### What needs to be done
In the records below, find the line that contains "Continue the FreeCAD" and the line that contains "return rod_x(SHAFT_RADIUS, -PUMP_HALF". Set down exactly those lines and every line between them, and nothing more.
□ □ □
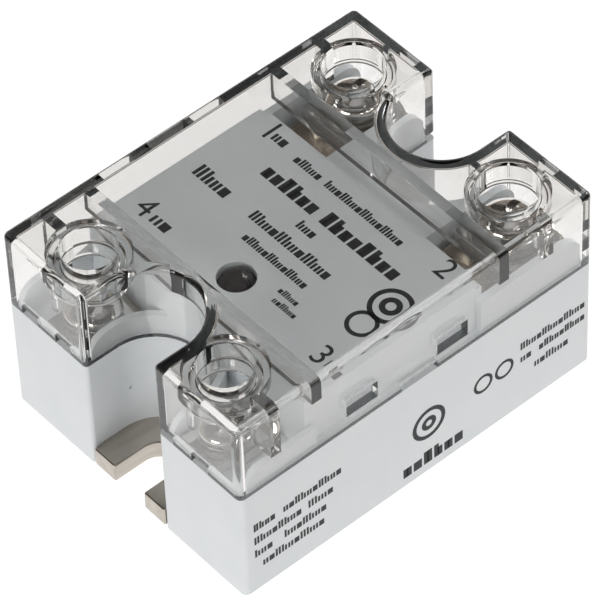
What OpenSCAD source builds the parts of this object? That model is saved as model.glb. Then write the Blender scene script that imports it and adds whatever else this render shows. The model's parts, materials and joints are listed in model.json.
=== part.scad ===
// Panel-mount solid state relay with a clear lift-off touch guard.
// The origin is at the middle of the underside, +X points to the output
// terminals 1 and 2, terminals 3 and 4 are the control input, and +Z is up.
// All sizes are in millimetres.

/* [Overall] */
// Length of the housing along X
body_l = 58.5; // [56:0.1:76]
// Width of the housing along Y
body_w = 44.8; // [44:0.1:60]
// Height to the top of the clear cover
cover_top = 31; // [30.5:0.1:40]
// Height of the seam between the housing and the cover
seam_z = 18.3; // [17.8:0.1:18.8]
// Radius of the vertical outer corners
corner_r = 0.9; // [0.6:0.1:2.4]
// Radius of the corners where a notch meets an end face
lobe_r = 0.6; // [0.4:0.1:1.6]

/* [Mounting notches] */
// Radius of the round end of each notch
notch_r = 7; // [5.5:0.1:7.2]
// Straight run of each notch from the end face to its round end's centre
notch_run = 5.05; // [3:0.05:6]

/* [Base plate] */
// Thickness of the base plate
plate_t = 3; // [2:0.1:3.4]
// Radius of the mounting hole and distance of its centre from the end face
hole_r = 2.4; // [1.8:0.1:3]
// Distance of the mounting hole's centre from the output end face
hole_end = 5.45; // [4:0.05:7]
// Half width of the open mounting slot at the input end
slot_r = 2.85; // [2:0.05:3.2]
// Distance of the slot's round end centre from the input end face
slot_end = 4.85; // [3:0.05:6]
// Clearance around the plate in the housing
plate_gap = 0.1; // [0.05:0.05:0.3]

/* [Housing] */
// Outer wall of the housing
wall = 1.6; // [1.2:0.1:2]
// Underside of the deck that carries the terminals
deck_z = 14.2; // [13.9:0.1:14.6]
// Top of the printed plateau
plateau_z = 26; // [25:0.1:26.2]
// Top skin and side walls of the plateau
skin = 1.5; // [1:0.1:2]
// Length of the input terminal bay from the end face
in_bay_l = 11.95; // [11.9:0.05:13]
// Length of the output terminal bay from the end face
out_bay_l = 17.35; // [16.8:0.05:18]
// Gap between the plateau's long sides and the inside of the cover
plateau_gap = 1.2; // [0.6:0.1:1.6]
// Thickness of the raised walls around the output bays
out_guard_t = 1.1; // [0.8:0.1:1.2]
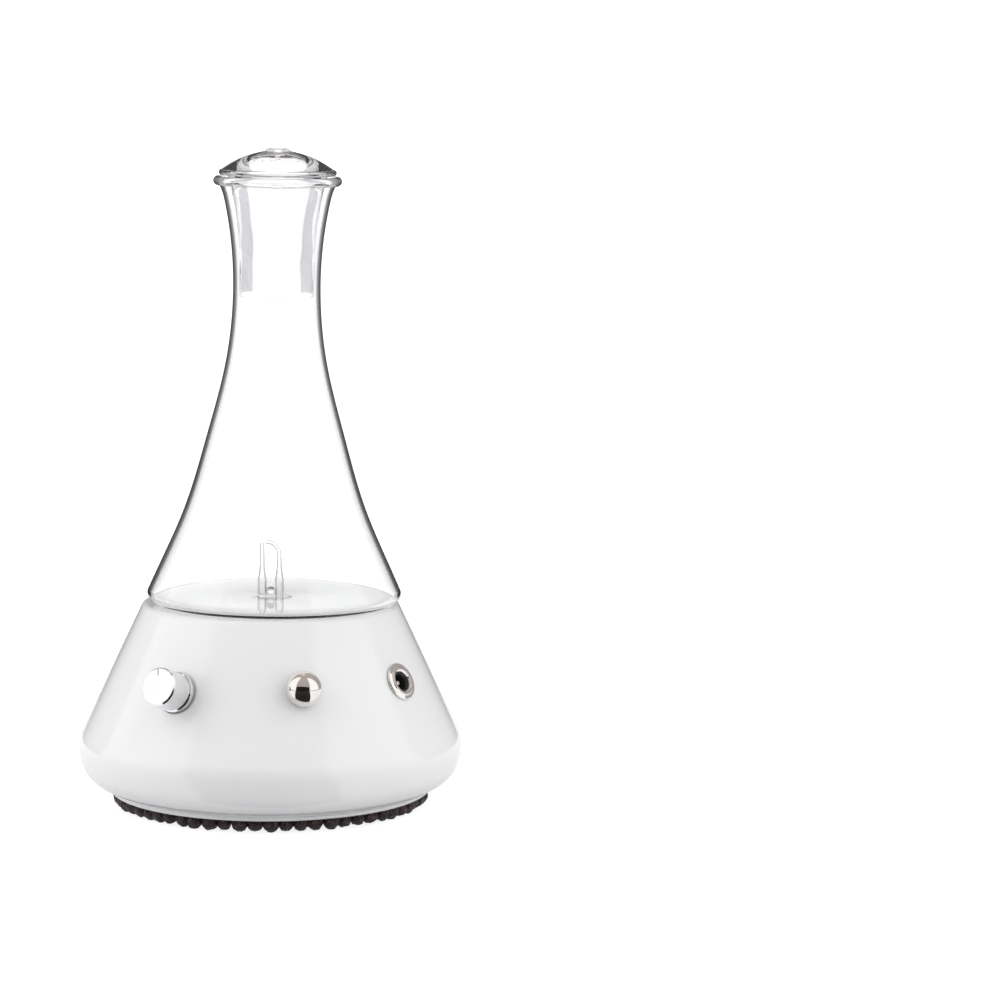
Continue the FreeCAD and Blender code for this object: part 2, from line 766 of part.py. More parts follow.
def motor_bushes():
    end = -PUMP_HALF - MOTOR_LENGTH
    inner = SHAFT_RADIUS + RUNNING_FIT
    bushes = []
    for x0, x1 in ((end + 0.2, end + 3.0), (-PUMP_HALF - 1.2, -PUMP_HALF + 1.6)):
        bushes.append(rod_x(2.5, x0, x1).cut(rod_x(inner, x0 - 1, x1 + 1)))
    return group(bushes)


def rotor_shaft():
    return rod_x(SHAFT_RADIUS, -PUMP_HALF - MOTOR_LENGTH + 0.4, -2.6)


def rotor_core():
    """Laminated three-pole core, with the winding slots cut between the poles."""
    start = -PUMP_HALF - MOTOR_LENGTH + 9.5
    core = rod_x(8.5, start, start + 15.0).cut(rod_x(SHAFT_RADIUS, start - 1, start + 16))
    for i in range(3):
        slot = box(start - 1, start + 16, -0.8, 0.8, PUMP_AXIS_Z + 6.0, PUMP_AXIS_Z + 9.0)
        window = box(start - 1, start + 16, -2.6, 2.6, PUMP_AXIS_Z + 3.6, PUMP_AXIS_Z + 7.0)
        cutter = slot.fuse(window)
        cutter.rotate(vec(0, 0, PUMP_AXIS_Z), vec(1, 0, 0), 120.0 * i)
        core = core.cut(cutter)
    return core


def rotor_windings():
    start = -PUMP_HALF - MOTOR_LENGTH + 9.7
    coils = []
    for i in range(3):
        coil = box(start, start + 14.6, -2.4, 2.4, PUMP_AXIS_Z + 3.8, PUMP_AXIS_Z + 5.8)
        coil.rotate(vec(0, 0, PUMP_AXIS_Z), vec(1, 0, 0), 120.0 * i)
        coils.append(coil)
    return group(coils)


def commutator():
    start = -PUMP_HALF - MOTOR_LENGTH + 3.6
    drum = rod_x(2.6, start, start + 4.4).cut(rod_x(SHAFT_RADIUS, start - 1, start + 6))
    for i in range(3):
        slit = box(start - 1, start + 6, -0.15, 0.15, PUMP_AXIS_Z + 1.8, PUMP_AXIS_Z + 3)
        slit.rotate(vec(0, 0, PUMP_AXIS_Z), vec(1, 0, 0), 60.0 + 120.0 * i)
        drum = drum.cut(slit)
    return drum


def crank():
    """Balanced disc on the shaft's end, with the crank pin off its centre."""
    disc = rod_x(5.0, -6.6, -2.6).cut(rod_x(SHAFT_RADIUS, -8, 0))
    pin = rod_x(1.2, -2.6, 5.0, 0.0, PUMP_AXIS_Z + CRANK_THROW)
    relief = rod_x(1.6, -7, -2, 0.0, PUMP_AXIS_Z + 3.0).cut(rod_x(1.8, -7, -2))
    return disc.cut(relief).fuse(pin)


def pump_mounts():
    """Rubber pads: one under the crank case, one saddle under the motor."""
    pad = box(-11, 11, -11, 11, COVER_TOP, 10.0)
    saddle = box(-36, -28, -9, 9, COVER_TOP, 19.0)
    saddle = saddle.cut(rod_x(MOTOR_RADIUS, -40, -20))
    return group([pad, saddle])


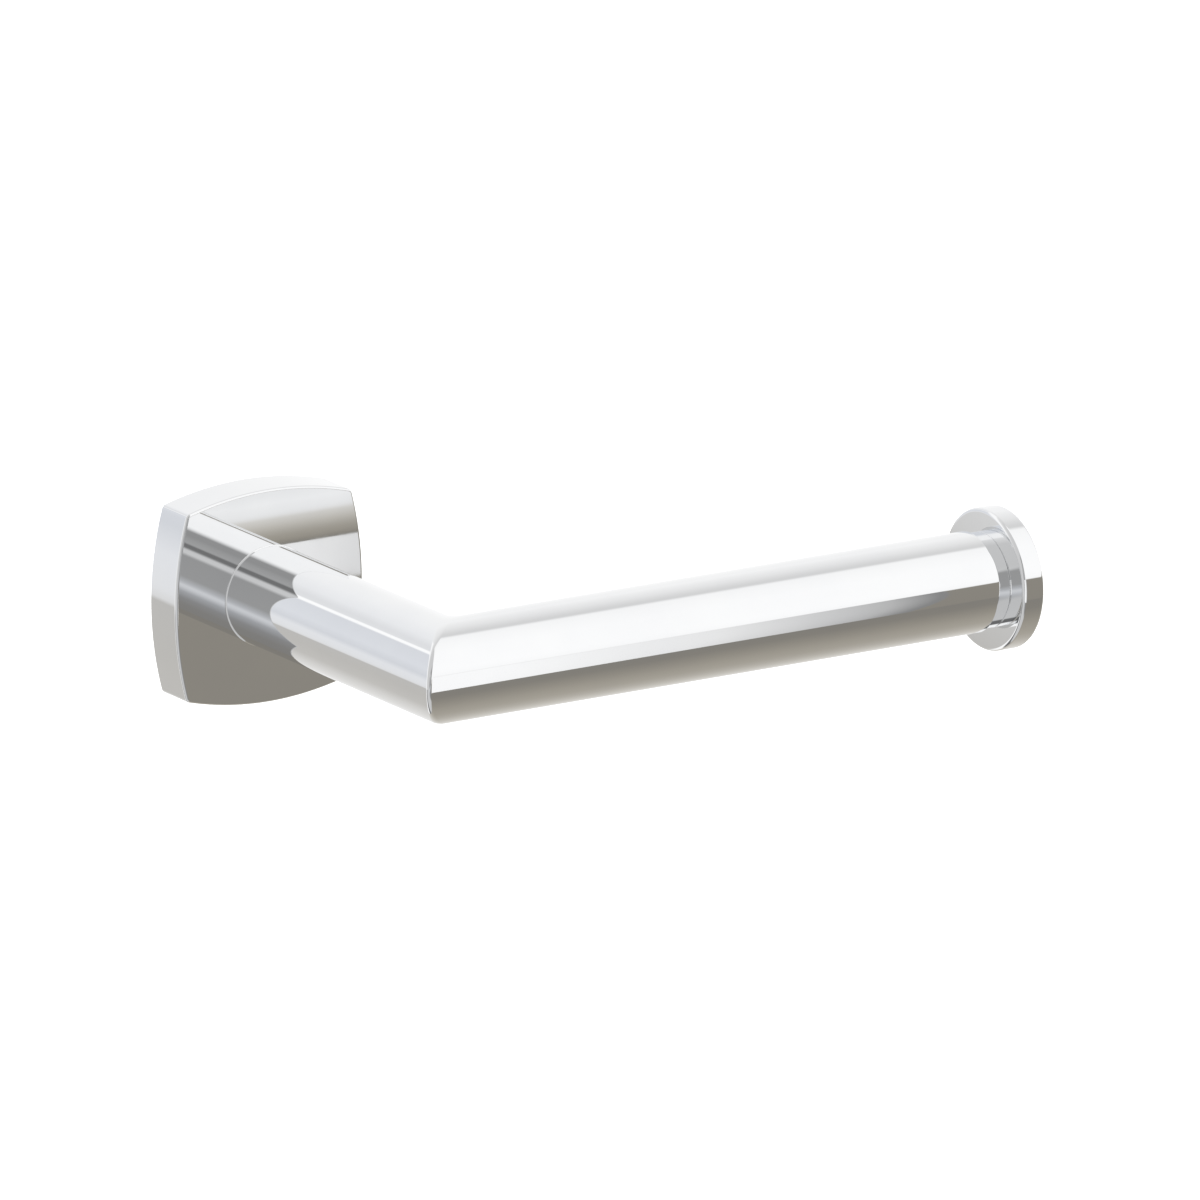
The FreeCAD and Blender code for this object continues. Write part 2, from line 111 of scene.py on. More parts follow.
□ □ □
### Solved exercise
Continue the FreeCAD and Blender code for this object: part 2, from line 766 of part.py. More parts follow.
def motor_bushes():
    end = -PUMP_HALF - MOTOR_LENGTH
    inner = SHAFT_RADIUS + RUNNING_FIT
    bushes = []
    for x0, x1 in ((end + 0.2, end + 3.0), (-PUMP_HALF - 1.2, -PUMP_HALF + 1.6)):
        bushes.append(rod_x(2.5, x0, x1).cut(rod_x(inner, x0 - 1, x1 + 1)))
    return group(bushes)


def rotor_shaft():
    return rod_x(SHAFT_RADIUS, -PUMP_HALF - MOTOR_LENGTH + 0.4, -2.6)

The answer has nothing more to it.